Exercise details> Set down word for word each line from the start of the listing through the line that contains "scene.collection.objects.link(floor)", both included.

[Start Stored data]

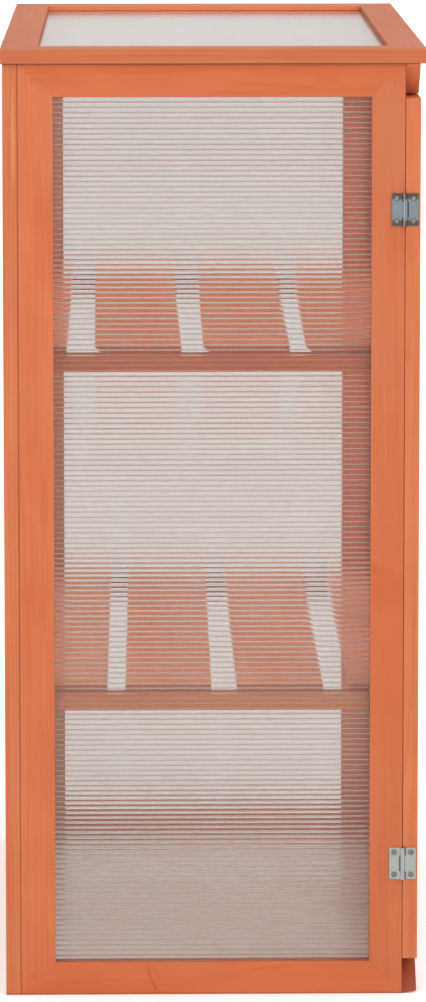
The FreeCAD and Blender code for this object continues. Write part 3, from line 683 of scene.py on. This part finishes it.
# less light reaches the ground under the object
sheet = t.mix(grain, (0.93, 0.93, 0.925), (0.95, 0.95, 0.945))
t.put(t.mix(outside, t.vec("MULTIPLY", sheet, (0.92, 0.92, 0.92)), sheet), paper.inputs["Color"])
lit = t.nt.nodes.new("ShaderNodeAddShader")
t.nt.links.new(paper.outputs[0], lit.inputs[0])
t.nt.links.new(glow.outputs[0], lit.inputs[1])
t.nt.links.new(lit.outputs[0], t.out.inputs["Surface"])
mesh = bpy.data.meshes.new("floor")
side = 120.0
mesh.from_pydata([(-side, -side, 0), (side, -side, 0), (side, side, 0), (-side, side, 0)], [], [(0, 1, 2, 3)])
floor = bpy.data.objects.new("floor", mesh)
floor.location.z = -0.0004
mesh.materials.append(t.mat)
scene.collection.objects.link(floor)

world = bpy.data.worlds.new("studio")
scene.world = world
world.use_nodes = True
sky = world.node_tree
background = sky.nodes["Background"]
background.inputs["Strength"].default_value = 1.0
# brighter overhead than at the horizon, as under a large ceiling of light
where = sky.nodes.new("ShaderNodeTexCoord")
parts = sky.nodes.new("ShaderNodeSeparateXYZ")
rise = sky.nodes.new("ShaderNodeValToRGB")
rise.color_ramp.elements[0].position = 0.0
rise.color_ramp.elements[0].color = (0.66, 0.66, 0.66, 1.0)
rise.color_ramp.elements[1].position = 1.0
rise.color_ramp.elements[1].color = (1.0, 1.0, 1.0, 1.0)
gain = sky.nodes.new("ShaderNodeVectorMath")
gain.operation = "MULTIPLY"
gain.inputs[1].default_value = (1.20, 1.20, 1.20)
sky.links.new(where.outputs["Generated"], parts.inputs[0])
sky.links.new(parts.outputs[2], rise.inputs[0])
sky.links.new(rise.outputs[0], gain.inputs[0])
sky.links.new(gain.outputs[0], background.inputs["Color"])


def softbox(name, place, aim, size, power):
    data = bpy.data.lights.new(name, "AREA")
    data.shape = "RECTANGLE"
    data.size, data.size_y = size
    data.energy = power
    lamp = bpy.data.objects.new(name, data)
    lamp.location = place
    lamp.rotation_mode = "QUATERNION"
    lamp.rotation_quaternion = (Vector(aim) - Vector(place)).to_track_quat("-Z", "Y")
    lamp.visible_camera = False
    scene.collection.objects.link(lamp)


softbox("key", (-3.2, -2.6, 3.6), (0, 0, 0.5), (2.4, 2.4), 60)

[End Stored data]

Output of the exercise>
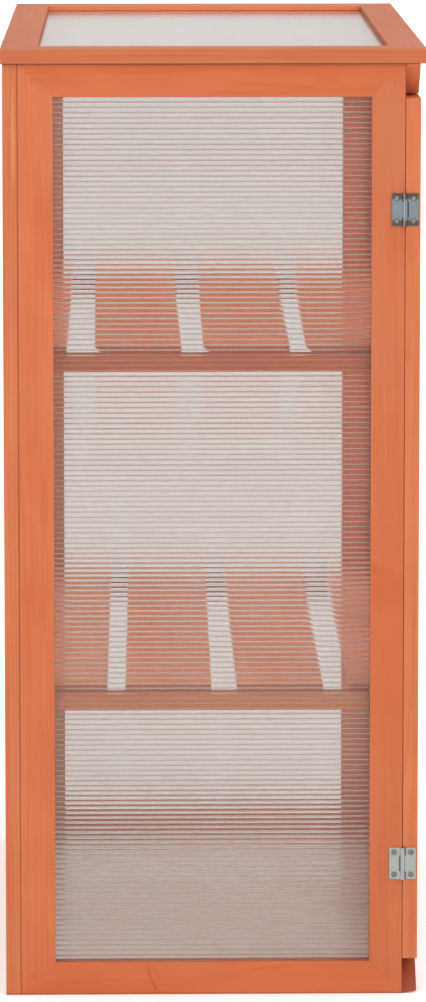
The FreeCAD and Blender code for this object continues. Write part 3, from line 683 of scene.py on. This part finishes it.
# less light reaches the ground under the object
sheet = t.mix(grain, (0.93, 0.93, 0.925), (0.95, 0.95, 0.945))
t.put(t.mix(outside, t.vec("MULTIPLY", sheet, (0.92, 0.92, 0.92)), sheet), paper.inputs["Color"])
lit = t.nt.nodes.new("ShaderNodeAddShader")
t.nt.links.new(paper.outputs[0], lit.inputs[0])
t.nt.links.new(glow.outputs[0], lit.inputs[1])
t.nt.links.new(lit.outputs[0], t.out.inputs["Surface"])
mesh = bpy.data.meshes.new("floor")
side = 120.0
mesh.from_pydata([(-side, -side, 0), (side, -side, 0), (side, side, 0), (-side, side, 0)], [], [(0, 1, 2, 3)])
floor = bpy.data.objects.new("floor", mesh)
floor.location.z = -0.0004
mesh.materials.append(t.mat)
scene.collection.objects.link(floor)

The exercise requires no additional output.